Few can predict whether SeaPort will be successful in Yakima or in the other markets SeaPort is launching new service.

But most agree that those local officials cannot slack on efforts to get local travelers to use the service.

"The community has to step up and use it," said Wales, the Urban Development department director from Salem. "They have to want it."

Remmel said the airport is teaming up with several organizations, such as the Greater Yakima Chamber of Commerce and New Vision.

"It's going to be a group effort to pull this off," he said.

But there are still other factors beyond promotion that will determine if the airline will succeed in Yakima, said Mike Boggs, a retired air service consultant who worked with the Yakima airport to secure flights from Delta Air Lines.

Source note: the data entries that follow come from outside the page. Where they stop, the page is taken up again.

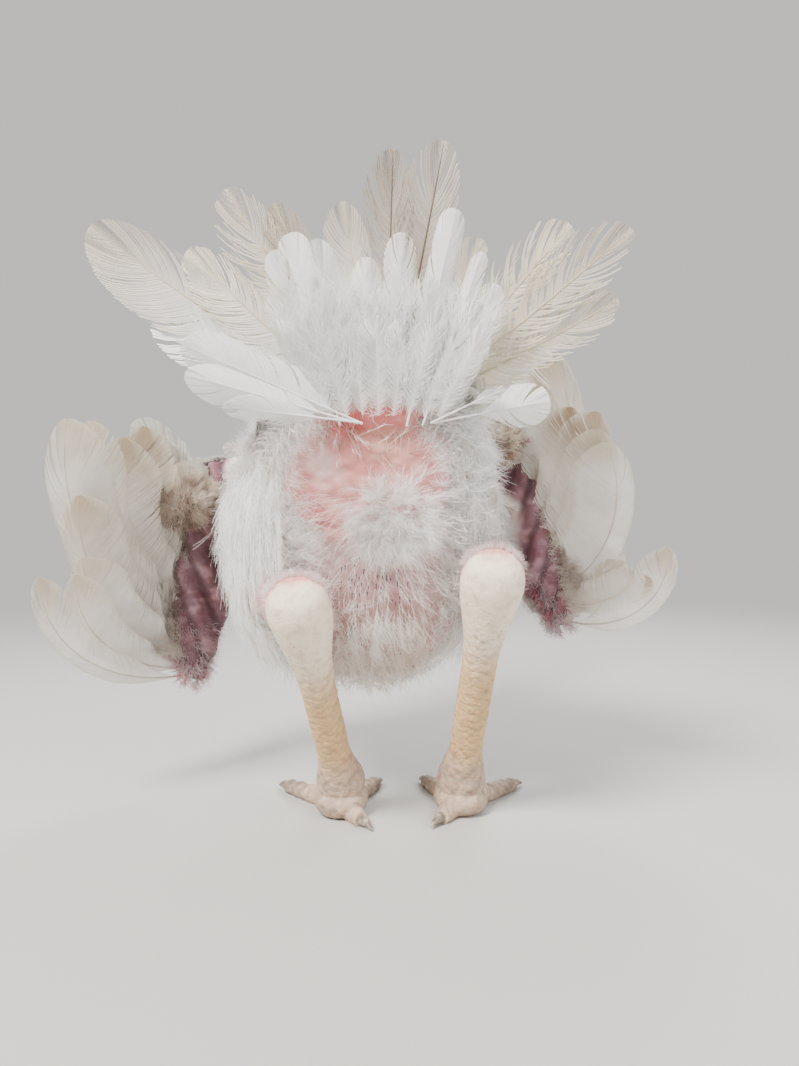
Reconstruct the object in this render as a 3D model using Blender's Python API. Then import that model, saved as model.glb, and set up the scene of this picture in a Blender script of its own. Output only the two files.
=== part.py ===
"""A life-size white Aseel fowl standing with its tail fanned up and both wings held open.

Metres, +Z up. The bird faces +Y, its right side is +X, and the floor is z = 0.
"""

import math
import random

import bmesh
import bpy
from mathutils import Matrix, Vector

# Fit and finish
GAP = 0.0003
SEED = 7
CUT_DEPTH = 0.02

# Torso: stations from rump to breast as (x, y, middle height, half width, half height). The bird
# is turned a little, so that its breast is left of its tail.
TORSO = [
    (0.004, -0.121, 0.232, 0.024, 0.020),
    (0.002, -0.112, 0.218, 0.047, 0.041),
    (-0.005, -0.090, 0.194, 0.067, 0.070),
    (-0.015, -0.050, 0.176, 0.081, 0.093),
    (-0.021, 0.000, 0.172, 0.086, 0.096),
    (-0.024, 0.050, 0.178, 0.081, 0.090),
    (-0.024, 0.092, 0.195, 0.064, 0.073),
    (-0.024, 0.122, 0.211, 0.041, 0.047),
    (-0.024, 0.134, 0.217, 0.018, 0.022),
]
BREAST_X = -0.024
TORSO_RINGS = 13
TORSO_SIDES = 22
TORSO_POWER = 2.25

# Neck: stations from the shoulders to the nape, over BREAST_X, as (y, z, half width, half height)
NECK = [
    (0.062, 0.212, 0.050, 0.046),
    (0.105, 0.246, 0.042, 0.040),
    (0.140, 0.283, 0.031, 0.031),
    (0.170, 0.318, 0.025, 0.026),
    (0.196, 0.345, 0.021, 0.023),
]
NECK_RINGS = 8
NECK_SIDES = 16
HACKLE_TIERS = 4
HACKLES_AROUND = 9
HACKLE_FIRST = 0.34
HACKLE_LAST = 0.93
HACKLE_LENGTH = 0.050
HACKLE_WIDTH = 0.0165
HACKLE_SINK = 0.0008
HACKLE_RISE = (0.10, 0.15)
HACKLE_CURL = (6, 12)

# Head: stations from nape to beak root, in a frame whose +Y is forwards and origin is mid skull
HEAD_PLACE = Vector((BREAST_X, 0.214, 0.357))
HEAD_PITCH = math.radians(-8)
SKULL = [
    (-0.030, -0.004, 0.0100, 0.0110),
    (-0.022, -0.001, 0.0165, 0.0170),
    (-0.008, 0.001, 0.0185, 0.0195),
    (0.006, 0.001, 0.0175, 0.0180),
    (0.018, -0.001, 0.0135, 0.0140),
    (0.026, -0.003, 0.0095, 0.0105),
]
SKULL_RINGS = 9
SKULL_SIDES = 18
EYE_AT = Vector((0.0150, 0.0040, 0.0040))
EYE_RADIUS = 0.0062
EYE_FLATNESS = 0.72
LID_RADIUS = 0.0064
LID_STAND = 0.0022
LID_RINGS = 12
LID_SIDES = 6
LID_THICK = 0.0013
BROW_THICK = 0.0024
BEAK_ROOT = 0.0205
BEAK_LENGTH = 0.0245
BEAK_WIDTH = 0.0085
BEAK_HEIGHT = 0.0112
BEAK_HOOK = 0.0078
BEAK_RINGS = 7
BEAK_SIDES = 10
BEAK_TIP = 0.0006
NOSTRIL_AT = Vector((0.0076, 0.0300, -0.0010))
NOSTRIL_SIZE = (0.0022, 0.0028, 0.0010)
NOSTRIL_TURN = math.radians(14)
JAW_SHORT = 0.0065
JAW_SLOPE = 0.0020
JAW_DEPTH = 0.0056
MOUTH_HEIGHT = -0.0068
COMB_ROWS = ((0.0, 0.0212, 5, 0.0043), (0.0058, 0.0176, 4, 0.0035))
COMB_FRONT = 0.0275
COMB_REAR = 0.001
COMB_DROP = 0.0125
COMB_NOTCH = 0.66
COMB_SIDES = 8
WATTLE_AT = Vector((0.0066, 0.0180, -0.0168))
WATTLE_SIZE = (0.0026, 0.0048, 0.0072)
EARLOBE_AT = Vector((0.0148, -0.0125, -0.0085))
EARLOBE_SIZE = (0.0026, 0.0048, 0.0066)
DEWLAP_AT = Vector((0, 0.004, -0.0175))
DEWLAP_SIZE = (0.0040, 0.0150, 0.0062)
BULB_RINGS = 4
BULB_SIDES = 8

# Legs: left and right stand a little differently, as places of knee, hock and foot
LEGS = {
    "left": {
        "side": -1,
        "hip": Vector((-0.072, 0.050, 0.162)),
        "knee": Vector((-0.076, 0.018, 0.146)),
        "hock": Vector((-0.044, -0.116, 0.132)),
        "foot": Vector((-0.028, -0.042, 0.022)),
        "heading": math.radians(-9),
    },
    "right": {
        "side": 1,
        "hip": Vector((0.042, 0.052, 0.168)),
        "knee": Vector((0.048, 0.022, 0.156)),
        "hock": Vector((0.057, -0.108, 0.146)),
        "foot": Vector((0.046, -0.038, 0.022)),
        "heading": math.radians(9),
    },
}
THIGH = ((0.0, 0.034), (0.35, 0.037), (0.55, 0.035), (0.78, 0.028), (1.0, 0.0175))
THIGH_DEEPER = 1.06
THIGH_SHORT = 0.014
THIGH_SIDES = 16
HOCK_WIDTH = 0.0170
HOCK_DEPTH = 0.0150
SHANK_WIDTH = 0.0096
SHANK_DEPTH = 0.0102
SHANK_SCUTES = 12
SHANK_SIDES = 10
SCUTE_STEP = 0.0009
SCUTES_FROM = 0.030
ANKLE_WIDTH = 0.0150

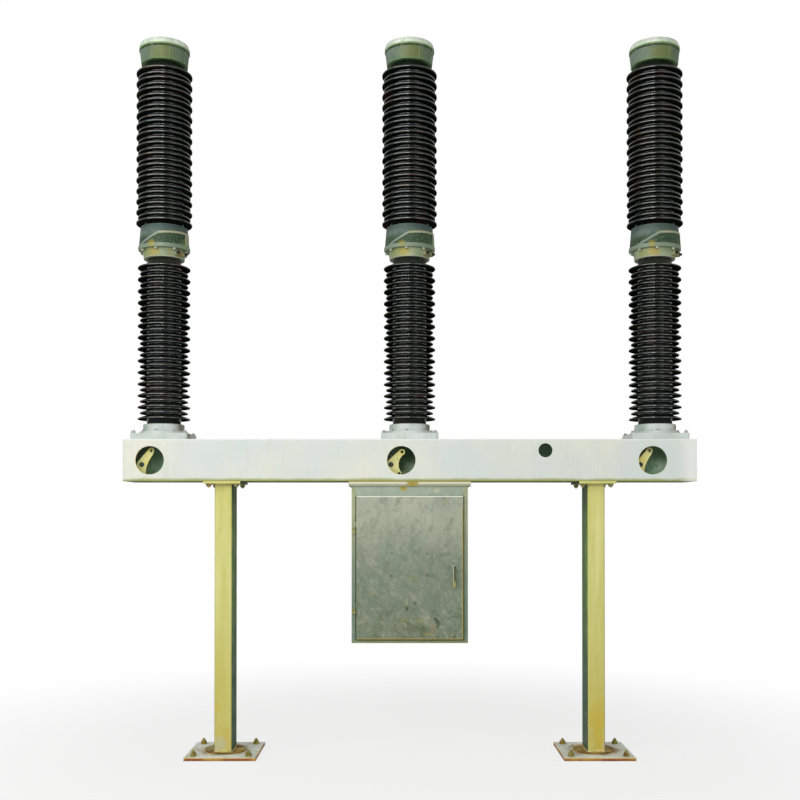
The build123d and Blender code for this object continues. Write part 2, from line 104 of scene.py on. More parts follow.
class Shader:
    """A node tree with short calls for the nodes that the materials share."""

    def __init__(self, name, metallic=0.0, specular=0.5):
        self.material = bpy.data.materials.new(name)
        self.material.use_nodes = True
        self.tree = self.material.node_tree
        self.colour = None
        self.bsdf = self.tree.nodes["Principled BSDF"]
        self.bsdf.inputs["Metallic"].default_value = metallic
        self.bsdf.inputs["Specular IOR Level"].default_value = specular
        self.coords = self.tree.nodes.new("ShaderNodeTexCoord").outputs["Object"]

    def node(self, kind, **values):
        """A new node with its properties set."""
        made = self.tree.nodes.new(kind)
        for key, value in values.items():
            setattr(made, key, value)
        return made

    def plug(self, source, target):
        """A link, or a constant value on the socket."""
        if isinstance(source, bpy.types.NodeSocket):
            self.tree.links.new(source, target)
        else:
            target.default_value = source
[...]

There's no question there is demand for air service between Yakima and Portland, Boggs said. The question is if fares will be low enough for local travelers to get out of their cars and fly.

Through Feb. 29, the airline is offering an introductory fare of $69 each way between Yakima and Portland for travel through March 31. Following the promotion, fares between Portland and Yakima will range from $89 to $169.

Flights between Yakima and Wenatchee will cost $29 each way.

And there's the matter of connectivity, he said. SeaPort passengers who fly into Portland fly in the airline's private terminal and are taken to the main terminal, where they would have to check-in again for a connecting flight.

In a previous interview with the Yakima Herald-Republic, McKinney said the airline is working on a seamless ticketing system with other airlines.

Boggs said having a system will help make the route successful.

"But the challenges for Yakima are the same challenges for any community served by a smaller airline," he said. "You have to have the connectivity and you have to be able to price it right."